I suppose users would define one cf crate that contained their CF and define any Trait from which they cast, so that Trait: DynCastFrom<CF>. In cf, they can impl DynCastTo<CF> for dyn Trait for upstream Traits they cannot cast from those traits.

If one developed some complex GUI system with many crate layers, then one could probably do custom infrastructure that defined DYNCAST_VTABLES large enough for traits from several other crates. I'll make an edit that maybe supports this. Thanks!

Assuming you only need one compilation unit then it'd look like:

pub struct CF;
impl DynCastFamily for CF { const NUM_TRAITS: usize = 6; }

impl DynCastTo<CF> for dyn A { const dyncast_index: usize = 0; }
impl DynCastTo<CF> for dyn F { const dyncast_index: usize = 5; }

We impl DynCastFrom<CF> for T for all T: 'static satisfying any A,..,F too, meaning one extra trait overhead. We'd populate their tables with lazy_static if we've no rustc support.

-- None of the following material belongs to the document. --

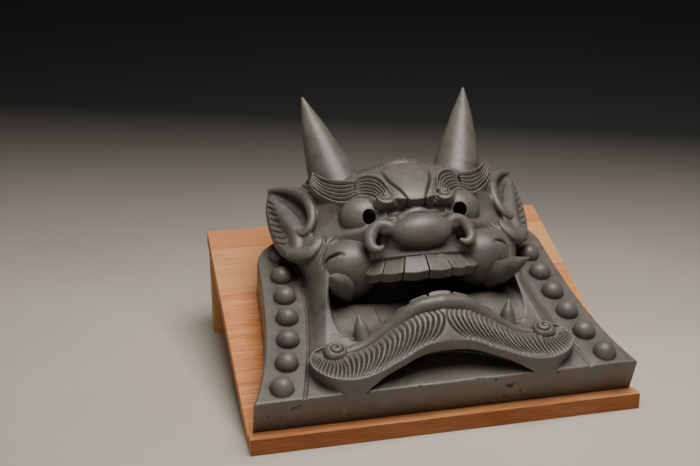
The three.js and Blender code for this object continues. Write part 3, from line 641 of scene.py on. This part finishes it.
def ears(tile):
    """Leaf-shaped ears that lean outwards, each with a rolled rim, a deep hollow and short strokes."""
    flap = lambda x, y: 36 - 0.6 * (x - 84) + 0.2 * (y - 150)
    outline = [(105.7, 206), (109.8, 193), (110.8, 181), (110.2, 166), (107.6, 149.6), (102.7, 137.5), (95.2, 128.1),
               (85, 122.6), (78.7, 125.5), (74.6, 131.5), (75.6, 137.5), (80.9, 140), (78, 153), (76.3, 165), (78.7, 177),
               (87.9, 191.3), (98, 201.1)]
    closed = curve([(*p, 0) for p in outline + outline[:1]], 90)[:-1, :2]
    back = lambda x, y: flap(x, y) - 7 - 26 * np.clip((95 - x) / 16, 0, 1) * np.clip((y - 132) / 16, 0, 1)
    tile.add(tube([(82, 140, 12), (82, 158, 16), (84, 178, 20)], [12, 14, 12], 10), 4)
    tile.add(relief(closed, flap, back, 1.7), 0.8)

    def on_flap(points, rise=0.0):
        return [(x, y, float(flap(x, y)) + rise) for x, y in points]

    tile.add(tube(on_flap([(104, 194), (100.5, 181), (96, 166), (92, 150), (93, 139)], -3.2), [3.5, 5, 6, 6, 4.5], 16), 3)
    tile.add(tube(on_flap([(99, 136), (91, 129.5), (83, 128.6), (78.6, 132.6)], -2.6), [4.5, 5.4, 5.2, 3.8], 14), 2.5)
    tile.cut(tube(on_flap([(103, 199), (96.5, 190), (89.5, 179), (85.6, 167), (86.2, 157)], 1.5), [1.8, 5.0, 6.4, 6.2, 3.4], 18), 0.6)
    rim = on_flap([(105.2, 203.5), (98, 199.5), (88.5, 190.5), (80.5, 178), (77.8, 165), (79, 153.5), (83.5, 146.5),
                   (88.5, 145.8), (90.6, 149.5)], 1.0)
    tile.add(tube(rim, [2.0, 3.0, 3.8, 4.6, 5.0, 4.8, 4.0, 3.2, 2.0], 30), 1.2)
    strokes = []
    for k in range(8):
        x, y = 102.0 - 0.5 * k, 186.5 - 5.9 * k
        reach = 3.4 + 0.55 * k
        path = [(x + reach + 3.4, y + 10.5 - 0.2 * k, -2.6), (x + reach + 0.4, y + 5.0, -0.9), (x + 0.5 * reach, y + 1.2, -0.6), (x, y, -0.6)]
        strokes.append(groove([(px, py, float(flap(px, py)) + rise) for px, py, rise in path], [0.42, 0.6, 0.5],
                              [0.7, 1.5, 1.4, 0.3], 14, (0.4, -0.3, 0.85), 4))
    tile.press(strokes)


def carve(cell):
    """Half of the tile, carved from its middle plane outwards."""
    tile = Clay(GRID_LOW, GRID_HIGH, cell)
    for part in (plate, head, hair, mouth, teeth, beard, eyes, forehead, nose, brows, horns, ears):
        part(tile)
    return tile

# Meshes


# Chips and pits in the front face and along its upper edge: across, height on the plate and radius, in mm
CHIPS = [
    (-138.4, -15.3, 0.9), (-129.4, -16.9, 0.9), (-121.5, -9.6, 1.1), (-119.2, -8.0, 1.5), (-116.0, -6.4, 1.0),
    (-97.3, -20.3, 0.9), (-64.8, -0.8, 1.3), (-24.8, -0.8, 1.2), (8.0, -0.2, 0.9), (12.0, -0.4, 1.1),
    (16.5, -0.2, 1.0), (20.5, -0.9, 1.5), (24.0, -0.6, 1.3), (28.5, -0.3, 1.0), (34.8, -2.4, 1.2),
    (45.0, -10.2, 1.3), (47.4, -11.8, 2.0), (49.6, -9.0, 1.0), (44.7, -23.3, 1.6), (57.0, -18.4, 1.2),
    (84.6, -2.7, 1.1),
]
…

We now represent all multi-trait objects upwards from dyn A+..+F with DynCastFrom<CF>. We make rustc optimize upcasting without any if check. We can however sidecast between dyn A+B and dyn E+F with an if check and error path. We can similarly sidecast from dyn A to dyn B+C too provided A: DynCastFrom<CF> + 'static.

All this falls apart without 'static everywhere of course, although maybe you could avoid 'static for upcasting somehow, not sure.

We could drop the 'static bound on DynCastTo and DynCastFrom, and make rustc could enforces all the internal lifetimes itself, but dyn DynCastFrom<CF>::dyncast, side casting, etc. requires a 'static bound.

I removed the 'static trait bounds since they appear unnecessary, but the dyn DynCastFrom<CF>::dyncast requires a 'static bound.

I think upcasting non-'static trait objects can only be done by the compiler providing some Upcastable trait that enforces all internal lifetimes correctly.

I'm worries ATC style associated lifetimes break everything if made object safe, i.e. can this trait be object safe?

pub trait Foo {
    type 'a where Self: 'a;

We've both where Self: Sized methods and object safe methods in ... but the object safe methods call the where Self: Sized methods so can 'a somehow surface inside the object safe methods?